Das Aufeinandertreffen, mitunter auch Crashen von Orient und Okzident zeigt das Objekt des türkischen Künstlers Ramazan Can (*1988). „Evinde Hissetmek, To Feel at Home“ ergänzt einen abgewetzten alten Orientteppich mit Neonröhren, die dessen Ornamentik stilisiert aufnehmen. Treffender können Tradition und Moderne sich kaum verschränken. Und wie geistreich ein Balkonraum im Obergeschoss vom britischen Duo „Littlewhitehead“ zum Swimming Pool gemacht wird, sollte man nicht verpassen: Ein „Perser“, nahezu raumfüllend, und (nur) die metallenen Einstiegshilfen an zwei Seiten. Mehr braucht es nicht, um uns die Illusion eines Schwimmbeckens zu geben, zugleich die Vorstellungen von Luxus zu ironisieren, zu denen ja einst auch der teure Perserteppich gehörte. Der aber auch als billiger Ersatz für Leinwand herhalten kann. In der großzügig dimensionierten Kunsthalle verblüffen die Arbeiten der Wienerin Noémi Kiss (*1974). Statt auf Leinwänden malt sie auf alte Orientteppiche. Und das ist erstaunliche Illusionsmalerei mit Verweisen ins Skulpturale: Mit Acrylfarben malt sie – in vielen Arbeitsschichten – Falten ins Gewebe oder läßt riesige weiße Flecken über ihm schweben. In anderen Arbeiten wird zusätzlich zur malerischen Behandlung etwas ausgeschnitten – oder abgerissen. Etwas Besseres als diese clevere Kunst kann einem alten Teppich nicht passieren. Zugleich ist diese Form des künstlerischen Upcyclings Botschafter wichtiger Themen der Gegenwart: Ressourcenschonung und Wiederverwertung. Der Weg Richtung Ausgang führt über Dämonen: die Auslegeware von Zusanna Czebatul (*1986) im Hoenes-Saal zeigt Motive aus Martin Schongauers Monstersammlungen: „Des Wahnsinns schöne Kinder“. Denen möchte man wirklich nicht barfuß begegnen.

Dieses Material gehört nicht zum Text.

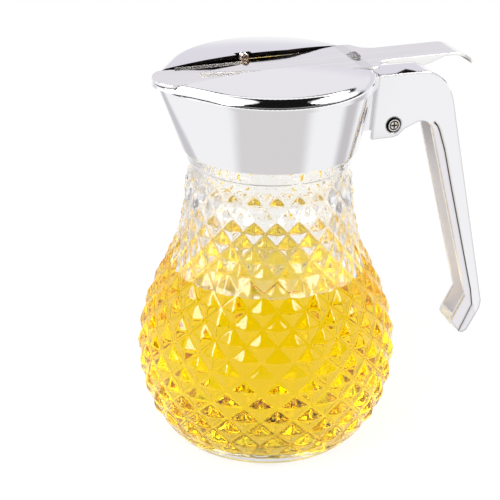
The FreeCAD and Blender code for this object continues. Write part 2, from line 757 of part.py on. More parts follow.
def strip_outline(path, width):
    """Corners of a strip of even width laid along a path of (x, z) points."""
    sides = ([], [])
    for index, (x, z) in enumerate(path):
        before = path[max(index - 1, 0)]
        after = path[min(index + 1, len(path) - 1)]
        along_x, along_z = after[0] - before[0], after[1] - before[1]
        length = math.hypot(along_x, along_z)
        across_x, across_z = -along_z / length * width / 2, along_x / length * width / 2
        sides[0].append((x + across_x, z + across_z))
        sides[1].append((x - across_x, z - across_z))
    return sides[0] + sides[1][::-1]


def draw_handle_side(sketch):
    """Side view of the handle: a level arm, a round bend, a straight raked grip and a kinked foot."""
    top = dim("handle_top_z")
    foot = dim("grip_foot_z")
    bend = Part.BSplineCurve()
    bend.interpolate([Vector(x, z, 0) for x, z in HANDLE_BACK], False)
    sketch.addGeometry(Part.LineSegment(Vector(35.9, top, 0), Vector(51.5, 124.2, 0)), False)
    sketch.addGeometry(bend, False)
    back = [(65.1, 106.0), (79.4, 36.6), (79.0, 33.6), (74.4, foot + 0.6), (72.9, foot), (71.6, foot + 0.3),
            (68.3, foot + 4.8), (68.7, foot + 6.5), (72.9, 39.5), (56.4, 103.0)]
    points = [Vector(x, z, 0) for x, z in back]
    for here, there in zip(points, points[1:]):
        sketch.addGeometry(Part.LineSegment(here, there), False)
    sketch.addGeometry(Part.Arc(points[-1], Vector(54.2, 106.3, 0), Vector(50.6, 106.6, 0)), False)
    under = [(50.6, 106.6), (46.2, 104.9), (43.6, 102.7), (42.0, 102.3), (34.2, 102.3), (35.9, top)]
    under = [Vector(x, z, 0) for x, z in under]
    for here, there in zip(under, under[1:]):
        sketch.addGeometry(Part.LineSegment(here, there), False)


def make_handle():
    """Cast handle: a channel open towards the jar, held to the head's lug by one screw."""
    body = new_body("handle")
    side = new_sketch(body, "XZ_Plane", "handle_side")
    draw_handle_side(side)
    pad(body, side, "handle_pad", "2 * Dims.handle_half_width", midplane=True)
    top = dim("handle_top_z")
    foot = dim("grip_foot_z")
    channel = new_sketch(body, "XZ_Plane", "handle_channel")
    inner = [(20.0, top - 1.9), (51.0, top - 2.1), (55.3, 121.2), (58.5, 118.8), (60.6, 115.6), (62.1, 111.4),
             (63.3, 105.6), (77.6, 36.6), (77.3, 34.4), (73.4, foot + 2.6), (69.0, foot + 8.0),
             (50.0, foot + 22.0), (48.0, 95.0), (20.0, 95.0)]
    draw_polygon(channel, inner)
    pocket(body, channel, "channel_pocket", "2 * (Dims.handle_half_width - Dims.handle_wall)", midplane=True)
    for name, y in (("near", -dim("handle_half_width")), ("far", dim("handle_half_width"))):
        recess = new_sketch(body, "XZ_Plane", "screw_recess_" + name, (0, 0, -y))
        draw_circle(recess, dim("screw_x"), dim("screw_z"), "recess_radius")
        pocket(body, recess, "screw_recess_pocket_" + name, "Dims.recess_depth", reverse=(name == "far"))
        line = new_sketch(body, "XZ_Plane", "grip_line_" + name, (0, 0, -y))
        draw_polygon(line, strip_outline(GRIP_LINE, dim("grip_line_width")))
        pocket(body, line, "grip_line_pocket_" + name, "Dims.grip_line_depth", reverse=(name == "far"))
    hole = new_sketch(body, "XZ_Plane", "screw_hole")
    index = hole.addGeometry(Part.Circle(Vector(dim("screw_x"), dim("screw_z"), 0), Vector(0, 0, 1), 1.45), False)
    limit = hole.addConstraint(Sketcher.Constraint("Radius", index, 1.45))
    hole.setExpression("Constraints[%d]" % limit, "Dims.screw_shank + 0.05")
    pocket(body, hole, "screw_hole_pocket", "30", midplane=True)
    return body


def make_screw():
    """Pan-head screw through both walls of the handle and the head's lug."""
    body = new_body("handle_screw")
    floor = -dim("handle_half_width") + dim("recess_depth")
    shank = new_sketch(body, "XZ_Plane", "shank", (0, 0, -floor))
    draw_circle(shank, dim("screw_x"), dim("screw_z"), "screw_shank")
    pad(body, shank, "shank_pad", "2 * Dims.handle_half_width + 0.9", reverse=True)
    head = new_sketch(body, "XZ_Plane", "screw_head", (0, 0, -floor))
    circle = Part.Circle(Vector(dim("screw_x"), dim("screw_z"), 0), Vector(0, 0, 1), 2.2)
    head.addGeometry(circle, False)
    pad(body, head, "screw_head_pad", "Dims.recess_depth + 0.5")
    return body


def disc(label, outer, bore, x, z, y_low, y_high):
    """Round disc with a hole, lying square to the Y axis."""
    part = doc.addObject("Part::Cut", label)
    part.Base = rod(label + "_body", outer, x, z, y_low, y_high)
    part.Tool = rod(label + "_bore", bore, x, z, "(%s) - 1" % y_low, "(%s) + 1" % y_high)
    part.Label = label
    return part


def make_nut():
    """Six-sided nut on the end of the screw, over the washer in the far recess."""
    floor = dim("handle_half_width") - dim("recess_depth") + dim("washer_thickness")
    blank = doc.addObject("Part::Prism", "nut_blank")
    bind(blank, Circumradius="2.45", Height="1.3")
    blank.Polygon = 6
    blank.Placement = Placement(Vector(dim("screw_x"), floor, dim("screw_z")), Rotation(Vector(1, 0, 0), -90))
    bind(blank, **{"Placement.Base.x": "Dims.screw_x", "Placement.Base.z": "Dims.screw_z"})
    nut = doc.addObject("Part::Cut", "handle_nut")
    nut.Base = blank
    nut.Tool = rod("nut_bore", "Dims.screw_shank + 0.03", "Dims.screw_x", "Dims.screw_z", "0", "9")
    nut.Label = "handle_nut"
    return nut


def make_rivets():
    """Two flat rivets that hold the lever down on the blade."""
    rivets = []
    for index, x in enumerate((-9.0, 14.0)):
        low = "Dims.blade_bottom_z - 0.35"
        head = doc.addObject("Part::Cylinder", "rivet_%d" % index)
        bind(head, Radius="Dims.rivet_radius", Height="0.35")
        bind(head, **{"Placement.Base.x": str(x), "Placement.Base.z": low})
        rivets.append(head)
    group = doc.addObject("Part::Compound", "lever_rivets")
    group.Links = rivets
    group.Label = "lever_rivets"
    return group


def make_clips():
    """Two rings that keep the pivot pin from sliding out of the cover's lugs."""
    rings = []
    for side, y in (("far", 12.7), ("near", -12.7 - dim("clip_thickness"))):
        rings.append(disc("clip_" + side, "Dims.clip_radius", "Dims.pin_radius + 0.02", "-Dims.pivot_x",
                          "Dims.pivot_z", str(y), str(y + dim("clip_thickness"))))
    group = doc.addObject("Part::Compound", "pin_clips")
    group.Links = rings
    group.Label = "pin_clips"
    return group


jar = make_glass_jar()
head = make_head()
cover = make_cover()
gasket = ring("jar_gasket", "Dims.mouth_radius", "Dims.finish_radius", "Dims.jar_top_z",
              "Dims.gasket_thickness")
collar = ring("neck_collar", "Dims.collar_inner_radius", "Dims.collar_outer_radius",
              "Dims.head_bottom_z + 0.6", "Dims.collar_length")
blade = make_blade()
lever = make_lever()
pivot = rod("pivot_pin", "Dims.pin_radius", "-Dims.pivot_x", "Dims.pivot_z", "-Dims.pin_half_length",
            "Dims.pin_half_length")
post = rod("spring_post", "Dims.post_radius", "-Dims.pivot_x", "Dims.spring_z + Dims.spring_mean_radius",
           "6.5", "12.7")
washer = disc("post_washer", "Dims.washer_radius", "Dims.post_radius + 0.02", "-Dims.pivot_x",
              "Dims.spring_z + Dims.spring_mean_radius", "7.2 - Dims.washer_thickness", "7.2")
spring = make_spring()
handle = make_handle()
screw = make_screw()
nut = make_nut()
lock = disc("handle_washer", "Dims.recess_radius - 0.15", "Dims.screw_shank + 0.1", "Dims.screw_x",
            "Dims.screw_z", "Dims.handle_half_width - Dims.recess_depth",
            "Dims.handle_half_width - Dims.recess_depth + Dims.washer_thickness")
rivets = make_rivets()
clips = make_clips()

doc.recompute()
for obj in doc.Objects:
    if "Invalid" in obj.State or "Error" in obj.State:
        raise RuntimeError("%s failed: %s" % (obj.Name, obj.State))

nodes = [jar, gasket, collar, head, cover, blade, lever, rivets, pivot, clips, post, washer, spring,
         handle, screw, lock, nut]
os.makedirs("parts", exist_ok=True)
for node in nodes:
    shape = node.Shape
    if shape.isNull() or not shape.isValid():
        raise RuntimeError(node.Label + " has no valid shape")
    box = shape.BoundBox
    print("%-14s solids %d volume %9.1f  x %7.2f %7.2f  y %7.2f %7.2f  z %7.2f %7.2f" % (
        node.Label, len(shape.Solids), shape.Volume, box.XMin, box.XMax, box.YMin, box.YMax,
        box.ZMin, box.ZMax))
    shape.exportStep("parts/%s.step" % node.Label)
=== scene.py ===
import bmesh
import bpy
import math
import numpy as np
from mathutils import Matrix, Vector


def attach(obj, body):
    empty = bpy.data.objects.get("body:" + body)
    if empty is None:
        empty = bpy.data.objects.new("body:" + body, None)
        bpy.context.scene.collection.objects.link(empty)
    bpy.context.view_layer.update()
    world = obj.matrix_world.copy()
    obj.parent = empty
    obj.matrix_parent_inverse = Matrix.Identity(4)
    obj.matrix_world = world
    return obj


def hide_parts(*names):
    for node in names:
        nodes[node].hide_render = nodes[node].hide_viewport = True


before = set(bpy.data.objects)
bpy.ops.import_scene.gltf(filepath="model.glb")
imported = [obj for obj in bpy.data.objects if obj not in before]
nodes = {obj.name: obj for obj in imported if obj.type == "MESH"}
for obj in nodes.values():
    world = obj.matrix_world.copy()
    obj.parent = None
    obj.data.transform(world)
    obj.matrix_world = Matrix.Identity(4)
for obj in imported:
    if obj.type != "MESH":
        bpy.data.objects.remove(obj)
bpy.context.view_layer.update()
scene = bpy.context.scene
scene.view_settings.view_transform = "Standard"
scene.cycles.max_bounces = 32
scene.cycles.transmission_bounces = 32
scene.cycles.glossy_bounces = 12
scene.cycles.transparent_max_bounces = 16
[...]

„Mit den Füßen sehen“ zeigt eine große Vielfalt künstlerischer Positionen. Der sehr schöne Ausstellungskatalog ist übrigens stilecht mit einem eigens hergestellten Stück Teppich beklebt. Ob man diesen einmaligen Einband streicheln oder mit Füßen treten möchte, sei jedem selbst überlassen.